Today is the fifth day of talks that the UN had said at the outset were likely to last between three and five days, and there were signs yesterday that the UN was pushing hard to have them completed by this evening. A late-evening session was held last night, where the first draft of a written agreement was due to be discussed.
But although everyone spoke of "positive progress" in the previous three days of talks, it was hard to divine precisely what progress had been made. The agenda, which included the principle of two interim leadership bodies – a smaller executive and a larger "supreme national council" – was accepted at the outset. That stage of talks, one Western diplomat said, had gone with the speed of "a running gazelle", compared to the start of such difficult talks as those over Bosnia or Northern Ireland.
As late as yesterday afternoon, however, the size of those two bodies, the principles on which members would be chosen, and the members themselves, were still in dispute, as was the precise role that the former king, Zahir Shah, might play – and when. Lists of nominees to the leadership bodies were being discussed within the four delegations, but they had not apparently reached the point of exchanging the lists with each other. Mr Fawzi referred to "heated discussions" within the delegations, while saying that the UN negotiators had not yet seen any of the lists of names. "Finding the right people to sit on these councils," he said delicately, "has not been an easy task."
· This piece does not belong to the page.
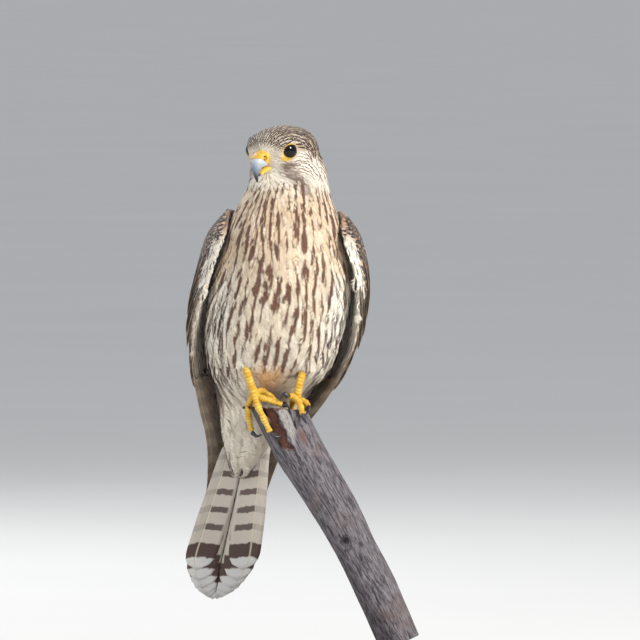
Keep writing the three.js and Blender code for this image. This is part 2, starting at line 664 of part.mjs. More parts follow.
// Bill, cere, eyes and the bare rings round them
const upper = inHead(billSolid(UPPER_BILL));
const cereLine = vec(29.4, 0, -0.8).applyMatrix4(HEAD_FRAME);
const cereWay = vec(0.57, 0, -0.82).transformDirection(HEAD_FRAME);
const [billUpper, cere] = part(upper, cereLine, cereWay);
const billLower = inHead(billSolid(LOWER_BILL)).subtract(grown(upper));
let head = headPart.subtract(grown(upper)).subtract(grown(billLower));
for (const side of [-1, 1]) {
  const name = side > 0 ? "left" : "right";
  const lid = lidRing(side);
  head = head.subtract(inHead(grown(lid.hull(), 0.5))).subtract(inHead(eyeBall(side, GAP)));
  set(`eye_${name}`, inHead(eyeBall(side)), "eye");
  set(`lid_${name}`, inHead(lid), "skin");
}
set("head", head, "plumage");
set("cere", cere.subtract(nostril(-1)).subtract(nostril(1)), "skin");
set("bill_upper", billUpper, "horn");
set("bill_lower", billLower, "horn");
set("neck", neckPart, "plumage");
set("torso", trunkPart, "plumage");
set("tail", rump.add(tailFan()), "tail");
set("perch", perch, "wood");
set("stand_base", baseSolid(), "base");
set("stand_rod", rodSolid(), "steel");

const kestrel = new THREE.Group();
for (const [name, { solid, material }] of parts) {
  const mesh = new THREE.Mesh(geometryOf(solid), new THREE.MeshStandardMaterial({ color: colours[material] }));
  mesh.name = name;
  kestrel.add(mesh);
}

export default kestrel;
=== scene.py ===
"""A common kestrel at rest on the broken end of a leaning branch, on a plain stand.

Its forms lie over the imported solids. They are worked out in millimetres in the frame of the solids and
become metres when a mesh is made.
"""
import math

import bmesh
import bpy
import numpy as np
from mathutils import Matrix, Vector
from mathutils.bvhtree import BVHTree


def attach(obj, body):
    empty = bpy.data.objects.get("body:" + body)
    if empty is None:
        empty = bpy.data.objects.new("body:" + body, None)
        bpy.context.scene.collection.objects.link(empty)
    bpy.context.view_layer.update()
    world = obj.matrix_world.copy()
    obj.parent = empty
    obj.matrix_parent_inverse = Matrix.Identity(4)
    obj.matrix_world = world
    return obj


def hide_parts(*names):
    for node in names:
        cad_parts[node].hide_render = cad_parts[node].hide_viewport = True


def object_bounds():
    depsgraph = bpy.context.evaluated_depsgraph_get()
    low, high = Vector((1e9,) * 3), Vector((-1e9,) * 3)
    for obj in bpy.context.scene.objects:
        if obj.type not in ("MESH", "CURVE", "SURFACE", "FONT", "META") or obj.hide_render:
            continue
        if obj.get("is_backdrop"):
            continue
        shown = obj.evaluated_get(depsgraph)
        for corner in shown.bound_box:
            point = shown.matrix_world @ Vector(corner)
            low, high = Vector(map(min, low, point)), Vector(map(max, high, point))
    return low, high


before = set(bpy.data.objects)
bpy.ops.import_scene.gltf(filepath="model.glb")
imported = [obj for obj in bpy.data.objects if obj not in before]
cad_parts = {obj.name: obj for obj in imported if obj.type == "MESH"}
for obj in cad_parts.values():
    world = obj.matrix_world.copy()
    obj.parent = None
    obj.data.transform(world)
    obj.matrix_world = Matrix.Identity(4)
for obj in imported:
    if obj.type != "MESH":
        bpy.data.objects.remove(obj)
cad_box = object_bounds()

MM = 0.001
SEED = 7
SIDE_NAMES = {-1: "right", 1: "left"}
random = np.random.default_rng(SEED)


def vec(*values):
    return np.array(values, float)


def unit(v):
    return v / np.maximum(np.linalg.norm(v, axis=-1, keepdims=True), 1e-12)


def full_turn(count):
    """Angles evenly round a circle."""
    return np.linspace(0, 2 * math.pi, count, endpoint=False)


def smoothstep(low, high, x):
    t = np.clip((x - low) / (high - low), 0, 1)
    return t * t * (3 - 2 * t)


def bell(*terms):
    """1 where every value is at its centre, falling off over its reach: terms of value, centre, reach."""
    return np.exp(-sum(((x - centre) / reach) ** 2 for x, centre, reach in terms))


def srgb(code):
    """A colour written as in a picture, in Blender's linear values."""
    c = np.array([int(code[i:i + 2], 16) for i in (0, 2, 4)]) / 255
    return np.where(c <= 0.04045, c / 12.92, ((c + 0.055) / 1.055) ** 2.4)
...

It was also confirmed that delegates had barely got around to discussing perhaps the most vexed question of all: the provision of a multinational security force for Kabul and other parts of Afghanistan. The Northern Alliance, whose forces occupy Kabul, have been reluctant to accept the need for such a force: Burhanuddin Rabbani, the president before the Taliban seized power and Northern Alliance leader, ruled out the deployment of more than 200 United Nations peace-keepers.
The other three delegations, including supporters of the former king, insist on such a force, perhaps even the demilitarisation of Kabul, before they will agree to take part in any Kabul-based interim administration.
Members of the delegation representing Cyprus-based exiles said that "every group has its own position" on security arrangements for Kabul. They also said that any final document from the Bonn talks had to be acceptable to the leaders of all four delegations and that they were all on an equal footing. "We all have only one vote on the final agreement," they said. The UN has insisted that any agreement reached in Bonn must be accepted unanimously.
Without agreement on a security force, then, it appears unlikely that any interim administration will be able to function, even if its composition is agreed.
There are indications that the four delegations might be prepared as a last resort to hand the UN responsibility for deciding on an outside security force. But this is not what the UN has in mind.
While stressing the lack of security prevailing, even in Northern Alliance-controlled areas, Mr Fawzi said: "We will only establish a security presence – in the form of military personnel and civilian police – once the Afghans ask us to do so. We need Afghan agreement on the composition and mandate of such a force."